_Problem_. Of the material below, the lines to be retyped are those from the line containing "bake_transform(coil)" through the line containing "light and camera", inclusive; reproduce them exactly.

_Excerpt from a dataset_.
________________

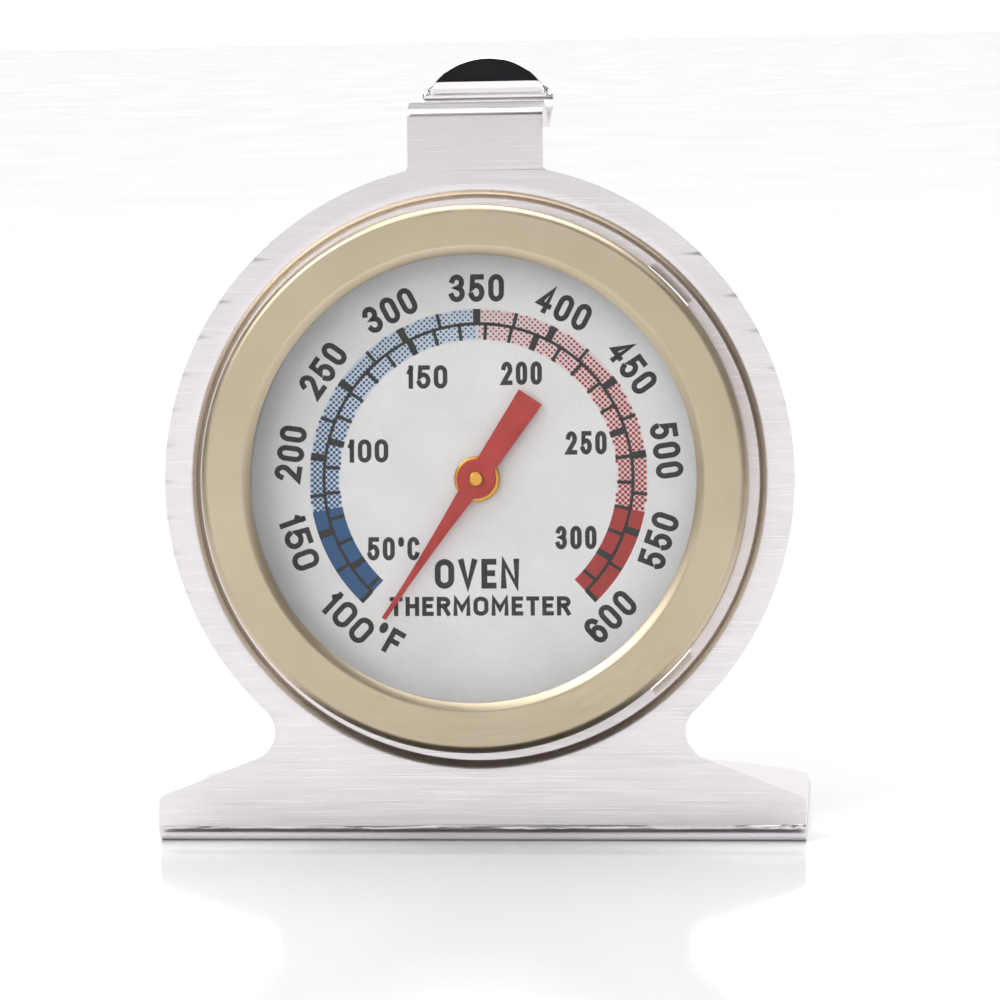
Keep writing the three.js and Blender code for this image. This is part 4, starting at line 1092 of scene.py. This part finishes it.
def make_small_parts():
    """Turned and headed small parts, each a stepped profile carried round the arbor or, for
    those off the axis, moved to its place."""
    bore = ARBOR_RADIUS + RUN_GAP
    floor, outside = CUP_FLOOR, CUP_FLOOR - CUP_SHEET
    arbor = rounded([(0, outside - SEAT_GAP), (ARBOR_RADIUS, outside - SEAT_GAP, 0.08),
                     (ARBOR_RADIUS, ARBOR_FRONT, 0.22), (0, ARBOR_FRONT)], 5)
    rim = bore + BOSS_WALL
    boss = rounded([(bore, BOSS_BACK), (rim, BOSS_BACK, 0.1), (rim, BOSS_FRONT, 0.18),
                    (bore, BOSS_FRONT)], 4)
    seat, front = floor + SEAT_GAP, floor + SEAT_GAP + BEARING_FLANGE_SHEET
    bearing = [(bore, outside - 0.5), (BEARING_SHANK - 0.3, outside - 0.5),
               (BEARING_SHANK, outside - 0.3), (BEARING_SHANK, seat), (BEARING_FLANGE, seat),
               (BEARING_FLANGE, front), (bore, front)]
    parts = [
        ("arbor_pin", arbor, "brass", "arbor", "pointer_shaft", True),
        ("pointer_boss_turned", boss, "brass", "pointer_boss", "pointer_shaft", False),
        ("rear_bearing_turned", bearing, "brass", "rear_bearing", "case", False),
    ]
    for name, profile, slot, node, body, solid in parts:
        part = turned(name, profile, 64, open_ended=solid)
        softened(part, 0.05)
        placed(part, body, slot, [node])

    inner_face, outer_face = floor + SEAT_GAP + SHEET + SEAT_GAP, outside - SEAT_GAP
    dome = [(RIVET_HEAD * math.sin(a), RIVET_DOME * math.cos(a))
            for a in np.linspace(0, math.pi / 2, 8)]
    rivet = [(r, inner_face + h) for r, h in dome] + [(SHANK, inner_face), (SHANK, outer_face)]
    rivet += [(r, outer_face - h) for r, h in dome[::-1]]
    stud = [(r * 0.8, outer_face - h) for r, h in dome]
    stud += [(SHANK, outer_face), (SHANK, seat), (STUD_RADIUS, seat),
             (STUD_RADIUS, STUD_FRONT - STUD_CHAMFER), (STUD_RADIUS - STUD_CHAMFER, STUD_FRONT),
             (0, STUD_FRONT)]
    for name, profile, slot, node, x, up in (
            ("rivet_left", rivet, "rivet_steel", "bridge_rivet_left", -RIVET_PLACE, 0),
            ("rivet_right", rivet, "rivet_steel", "bridge_rivet_right", RIVET_PLACE, 0),
            ("coil_stud_turned", stud, "brass", "coil_stud", 0, STUD_PLACE)):
        part = turned(name, profile, 48, open_ended=True)
        part.data.transform(Matrix.Translation((MM * (x * RIGHT + up * UP)).tolist()))
        placed(part, "case", slot, [node])


def make_coil():
    """Bimetal coil: a strip's section carried along a spiral of even pitch that ends with a
    smooth step out to its stud."""
    turns = (COIL_LAST - COIL_FIRST) / COIL_PITCH
    end = math.pi / 2 + STUD_RADIUS / STUD_PLACE
    steps = 900
    share = np.linspace(0, 1, steps)
    left = 2 * np.pi * turns * (1 - share)
    leaves, arrives = math.radians(75), 0.32
    step = np.clip((leaves - left) / (leaves - arrives), 0, 1)
    radius = COIL_FIRST + (COIL_LAST - COIL_FIRST) * share
    radius += (STUD_PLACE - COIL_LAST) * step * step * (3 - 2 * step)
    angle = end - left
    edge, soft = COIL_STRIP / 2, 0.06
    section = np.array([(-edge, COIL_BACK + soft), (soft - edge, COIL_BACK), (edge - soft, COIL_BACK),
                        (edge, COIL_BACK + soft), (edge, COIL_FRONT - soft),
                        (edge - soft, COIL_FRONT), (soft - edge, COIL_FRONT),
                        (-edge, COIL_FRONT - soft)])
    corners = len(section)
    reach = radius[:, None] + section[:, 0]
    points = on_head(reach * np.cos(angle)[:, None], reach * np.sin(angle)[:, None], section[:, 1])
    faces = grid_faces(steps, corners, wrap_columns=True).tolist()
    faces.append(list(range(corners)))
    faces.append(list(range(steps * corners))[:-corners - 1:-1])
    coil = new_object("bimetal_spiral", points, faces)
    work = bmesh.new()
    work.from_mesh(coil.data)
    bmesh.ops.recalc_face_normals(work, faces=work.faces)
    for face in work.faces:
        face.smooth = True
    work.to_mesh(coil.data)
    work.free()
    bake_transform(coil)
    coil.data.materials.append(MATERIALS["bimetal"])
    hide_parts("bimetal_coil")


KEPT = {
    "bridge": "bridge_steel", "front_bearing": "brass", "front_washer": "bridge_steel",
    "rear_washer": "bridge_steel", "coil_collet": "brass", "coil_pin": "brass",
}

make_stand()
make_bezel_ring()
make_glass()
make_spacer()
make_dial()
make_cup()
make_pointer()
make_scale()
make_lettering()
make_small_parts()
make_coil()
for node, slot in KEPT.items():
    kept = frame["nodes"][node]
    for place in kept.material_slots:
        place.material = MATERIALS[slot]

# ---------------------------------------------------------------- floor, light and camera


def make_floor():
    """A wide pale gloss floor."""
    half = 3.0
    floor = new_object("floor", [(-half, -half, 0), (half, -half, 0), (half, half, 0), (-half, half, 0)],
                       [(0, 1, 2, 3)])
    material, output = new_material("white_gloss_board")
    place = add(material, "ShaderNodeTexCoord").outputs["Object"]
    haze = add(material, "ShaderNodeTexNoise",
               {"Vector": place, "Scale": 1 / (40 * MM), "Detail": 2, "Roughness": 0.55}
               ).outputs["Fac"]
    roughness = add(material, "ShaderNodeMapRange",
                    {"Value": haze, **MID_NOISE, "To Min": 0.1, "To Max": 0.14}
                    ).outputs["Result"]
    surface(material, output, Base_Color=linear("#f6f6f8"), Roughness=roughness,
            Specular_IOR_Level=0.5)
    floor.data.materials.append(material)


def make_flag(name, centre, width, height, tilt):
    """A black studio flag that only reflections see."""
    cos, sin = math.cos(tilt), math.sin(tilt)
    corners = [(centre[0] + a * width / 2, centre[1] - b * height / 2 * sin,
                centre[2] + b * height / 2 * cos) for a, b in ((-1, -1), (1, -1), (1, 1), (-1, 1))]
    flag = new_object(name, corners, [(0, 1, 2, 3)])
    material, output = new_material(name + "_cloth")
    cloth = surface(material, output, Base_Color=linear("#15151a"), Roughness=0.9)
    reverse = add(material, "ShaderNodeNewGeometry").outputs["Backfacing"]
    clear = add(material, "ShaderNodeBsdfTransparent").outputs[0]
    mixed = add(material, "ShaderNodeMixShader", {0: reverse, 1: cloth.outputs[0], 2: clear})
    material.node_tree.links.new(mixed.outputs[0], output.inputs["Surface"])
    flag.data.materials.append(material)
    flag.visible_camera = False
    flag.visible_diffuse = False
    flag.visible_shadow = False
    flag.visible_transmission = False


def make_light(name, place, aim, size, power):
    """A square soft white light, turned to what it lights."""
    light = bpy.data.lights.new(name, "AREA")
    light.size = size
    light.energy = power
    holder = bpy.data.objects.new(name, light)
    bpy.context.scene.collection.objects.link(holder)
    holder.location = place
    holder.rotation_euler = (Vector(aim) - Vector(place)).to_track_quat("-Z", "Y").to_euler()


def make_world():
    """White surroundings to look at. What lights and mirrors in the metal is a white wall in
    front and one behind, with dimmer grey all round them, which draws dark lines along bends
    and cut edges."""
    world = bpy.data.worlds.new("white_studio")
    world.use_nodes = True
    world.node_tree.nodes.clear()
    way = add(world, "ShaderNodeTexCoord").outputs["Generated"]
    front = add(world, "ShaderNodeVectorMath", {0: way, 1: WALL_WAY},
                operation="DOT_PRODUCT").outputs["Value"]
    front = add(world, "ShaderNodeMath", {0: front}, operation="ABSOLUTE").outputs[0]
    wall = add(world, "ShaderNodeMapRange",
               {"Value": front, "From Min": math.cos(WALL_ENDS), "From Max": math.cos(WALL_FADES),
                "To Min": DIM, "To Max": WALL}).outputs["Result"]
    seen = add(world, "ShaderNodeLightPath").outputs["Is Camera Ray"]
    strength = add(world, "ShaderNodeMath", {0: seen, 1: wall}, operation="MAXIMUM").outputs[0]
    back = add(world, "ShaderNodeBackground", {"Color": (1, 1, 1, 1), "Strength": strength})
    output = add(world, "ShaderNodeOutputWorld")
    world.node_tree.links.new(back.outputs[0], output.inputs["Surface"])
    bpy.context.scene.world = world


def make_camera():
    """A long lens from a little to the right and above, level to within about a degree."""
    distance, azimuth, elevation, roll = 345.66, 5.689, 8.478, -1.266
    length_to_width = 3.700377
    target = np.array([2.261, -15.5, 32.052])
    a, e, r = np.radians([azimuth, elevation, roll])
    ahead = np.array([-math.sin(a) * math.cos(e), math.cos(a) * math.cos(e), -math.sin(e)])
    right = np.array([math.cos(a), math.sin(a), 0.0])
    top = np.cross(right, ahead)
    turned_right = right * math.cos(r) + top * math.sin(r)
    turned_top = top * math.cos(r) - right * math.sin(r)
    camera = bpy.data.cameras.new("camera")
    camera.sensor_width = 36
    camera.lens = camera.sensor_width * length_to_width
    camera.clip_start = 0.01
    camera.clip_end = 20
    holder = bpy.data.objects.new("camera", camera)
    bpy.context.scene.collection.objects.link(holder)
    place = (target - ahead * distance) * MM
    rows = np.column_stack([turned_right, turned_top, -ahead, place])
    holder.matrix_world = Matrix([*rows.tolist(), [0, 0, 0, 1]])
    bpy.context.scene.camera = holder


# strengths of the grey surroundings and the white walls, the way to the front wall, and the
# angles from it at which a wall starts to fade and ends
DIM, WALL = 0.25, 1.2
WALL_WAY = (0.1, -0.98, 0.12)
WALL_FADES, WALL_ENDS = math.radians(26), math.radians(48)

make_floor()
# the tongue mirrors the high flag, and the fold mirrors the strip that lies in front of it
make_flag("flag_high", (0, -0.7, 0.72), -2.2, 0.9, math.radians(-45))
make_flag("flag_low", (0, -0.045, 0.0001), 0.0605, 0.051, math.radians(-90))
make_light("overhead", (0, 0.05, 0.9), (0, 0, 0), 0.9, 7)
make_light("key", (-0.45, -0.45, 0.6), (0, 0, 0.03), 0.3, 2.5)
make_world()
make_camera()
bpy.context.scene.view_settings.view_transform = "Standard"
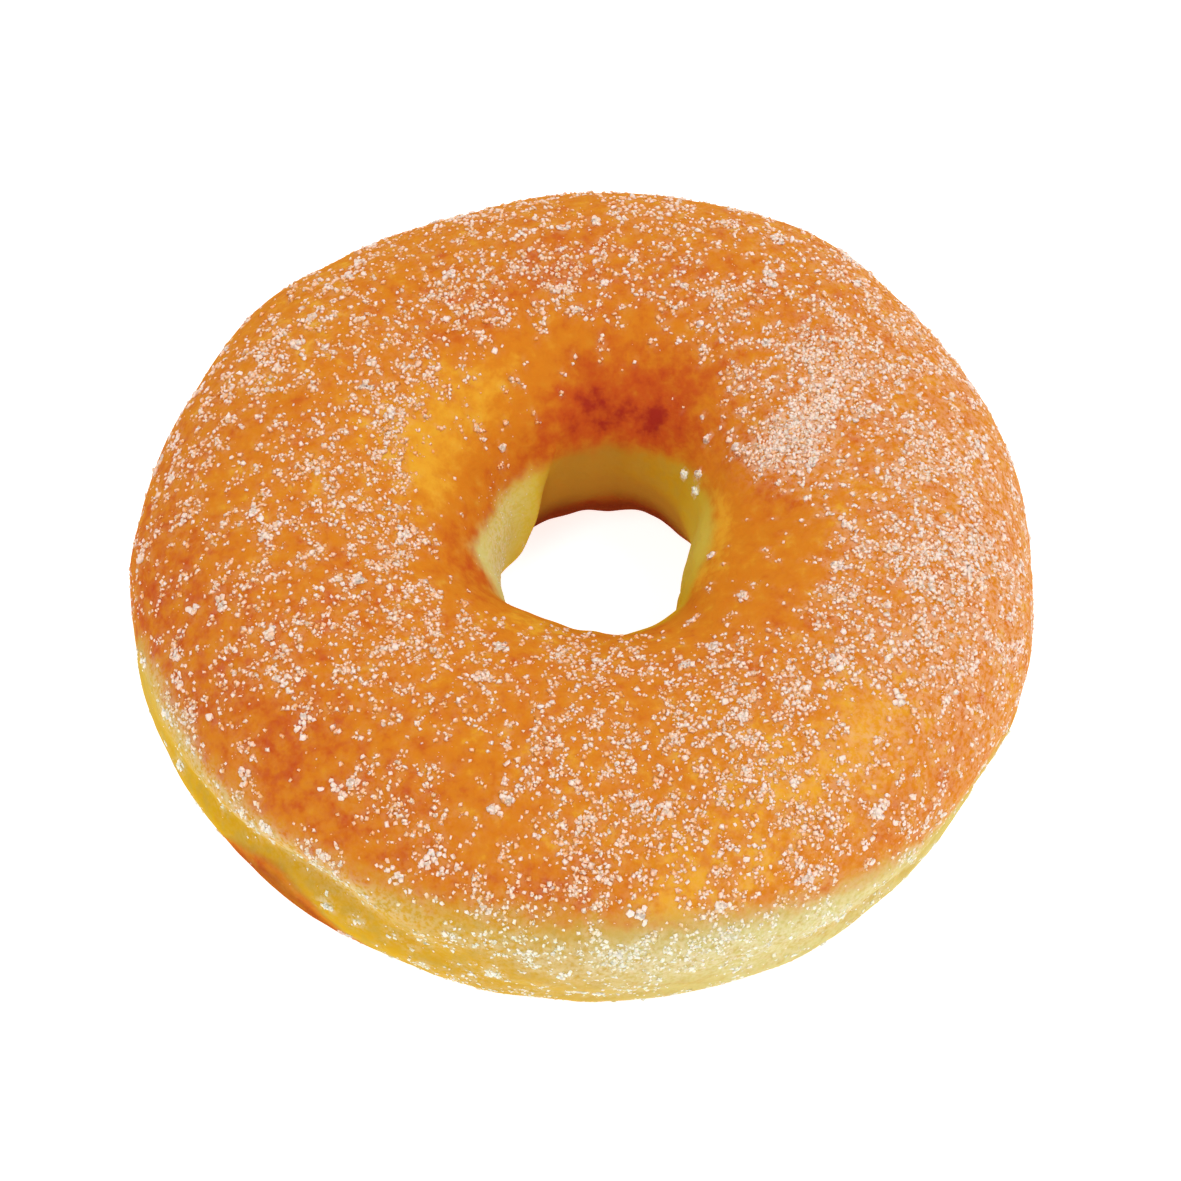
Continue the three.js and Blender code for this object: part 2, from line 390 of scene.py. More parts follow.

________________

_Answer to the problem_.
    bake_transform(coil)
    coil.data.materials.append(MATERIALS["bimetal"])
    hide_parts("bimetal_coil")


KEPT = {
    "bridge": "bridge_steel", "front_bearing": "brass", "front_washer": "bridge_steel",
    "rear_washer": "bridge_steel", "coil_collet": "brass", "coil_pin": "brass",
}

make_stand()
make_bezel_ring()
make_glass()
make_spacer()
make_dial()
make_cup()
make_pointer()
make_scale()
make_lettering()
make_small_parts()
make_coil()
for node, slot in KEPT.items():
    kept = frame["nodes"][node]
    for place in kept.material_slots:
        place.material = MATERIALS[slot]

# ---------------------------------------------------------------- floor, light and camera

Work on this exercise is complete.